Mais c’est avec Autant en emporte le vent, traduit chez Gallimard en 1938, et Prix de la Société des Gens de Lettres en 1939, que Caillé entre résolument dans le cercle des passeurs de littérature des États-Unis, tant la fresque monumentale de Margaret Mitchell a imprimé le mythe du Vieux Sud dans l’imaginaire collectif. Le livre connaît en France un succès immédiat et, comme l’observe Caillé dans sa correspondance avec la romancière, même interdit par les Allemands sous l’Occupation, le titre, introuvable à moins de 800 francs, continue de se vendre au marché noir. La traduction de Caillé porte les marques inévitables d’une appropriation culturelle qui fait parfois violence à la lettre du texte (« Scarlett O’Hara n’était pas d’une beauté classique », écrit Caillé où l’original dit plus platement qu’elle n’était pas belle) et reflète une époque teintée de colonialisme. Caillé, que Mitchell remerciait d’avoir restitué l’idiome de ses personnages noirs, lui répondit n’y avoir guère trouvé de difficulté : « Il m’a semblé que le meilleur moyen de rendre le pittoresque de votre style était de faire parler vos nègres comme nos Martiniquais ou nos Sénégalais. » (Mitchell 797) Reste que l’édition Gallimard d’Autant en emporte le vent, seule version française du texte jusqu’à sa retraduction en 2020, a installé durablement en France une vision du Sud et de sa légende encore renforcée par le film de Victor Fleming dont Caillé assura également le sous-titrage et le doublage.
C’est d’ailleurs à cette activité qu’il consacre l’essentiel de son travail de traduction après-guerre, posant ses mots sur la pellicule de plus de 150 longs métrages dont beaucoup ont offert aux spectateurs français des années 1950-1960 tout un nuancier de l’Amérique : La Ruée vers l’or, Douze hommes en colère, Certains l’aiment chaud, Alamo, Les Sept Mercenaires, Les Désaxés, West Side Story, Le Lauréat… Si Caillé s’éloigne de la traduction littéraire proprement dite, il continue encore un temps à promouvoir les lettres américaines en prenant de 1944 à 1949 la direction littéraire des Éditions du Pavois. En collaboration avec Maurice Nadeau, il y crée la collection « Bibliothèque internationale » dont le catalogue hétéroclite compte quelques noms tombés dans l’oubli, comme Kathleen Winsor ou Edith Hope, mais aussi des figures de premier plan, notamment Katherine Anne Porter et John Dos Passos.

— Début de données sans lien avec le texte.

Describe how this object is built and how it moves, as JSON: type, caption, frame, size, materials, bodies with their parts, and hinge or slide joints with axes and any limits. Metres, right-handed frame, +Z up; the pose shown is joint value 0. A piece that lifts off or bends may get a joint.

Si, par son œuvre de traducteur et d’éditeur, Caillé a sans nul doute ajouté une pierre au gué jeté entre France et États-Unis, il faut néanmoins convenir que ses préoccupations débordent largement la question du rapport transatlantique. Convaincu de la vocation universelle du traducteur, il ne cessera de fédérer la profession en lui donnant ses institutions et ses cadres. Interprète pendant le procès de Nuremberg entre 1945 et 1946, au contact de traducteurs de toutes nationalités, Caillé dit avoir pris conscience du besoin de les rassembler dans une organisation qui leur permette non seulement de donner corps à leur métier, de défendre leurs intérêts, mais aussi de travailler ensemble à faire tomber les barrières que les guerres ont élevées entre les peuples.
C’est ainsi qu’avec une dizaine d’amis venus de la traduction littéraire et technique, il fonde en 1947 la Société Française des Traducteurs dont il est élu président en 1950. En 1953, il crée avec Edmond Cary la Fédération Internationale des Traducteurs dont il assume également la présidence jusqu’en 1956, puis de 1966 à 1979. Avec le concours de l’UNESCO, il fonde la revue Babel, premier journal de la traduction dédié à l’information professionnelle et à la diffusion de la culture, qu’il dirige à partir de sa création en 1954. Association d’abord confidentielle, la Fédération Internationale des Traducteurs devient sous l’inspiration de Caillé un organe reconnu de la profession, partie prenante dans l’élaboration de ses statuts. Sur le plan national, Caillé obtient en 1957 que la loi française sur le droit d’auteur étende sa protection aux traducteurs. À l’échelle internationale, il corédige en 1963 la Charte des traducteurs. Élu en 1970 président du Conseil international des auteurs littéraires et de la Confédération internationale des sociétés d’auteurs et compositeurs, Caillé signe en 1976 l’une de ses réalisations les plus importantes : la Recommandation de Nairobi adoptée par l’UNESCO, qui exhorte les pays membres de l’organisation à défendre les droits moraux et matériels des traducteurs afin d’améliorer leur statut juridique et social à travers le monde. En hommage aux services rendus par Caillé à la profession, le Prix Pierre-François Caillé, fondé en 1981 par la Société Française des Traducteurs avec le concours de l’ESIT, distingue des traducteurs en début de carrière pour des traductions en français d’œuvres littéraires de fiction et de non-fiction. Il a pour vocation d’attirer l’attention du grand public sur les métiers de la traduction.
La trajectoire de Caillé l’entraîna finalement bien loin de l’Amérique. Quand en 1968, l’American Translators Association lui décerna l’Alexander Gode Medal pour son action auprès des traducteurs, Caillé reconnut dans son discours d’acceptation n’avoir encore jamais visité les États-Unis. De ce pays, il n’avait pour souvenir que celui, lointain, des GI débarquant au matin dans sa ville natale au cours de la Première Guerre mondiale. Caillé n’en était pourtant pas moins amoureux et connaisseur de la littérature et de la culture américaines qu’avec bien d’autres il fit entrer en France dans le sillage de ces soldats de l’aube.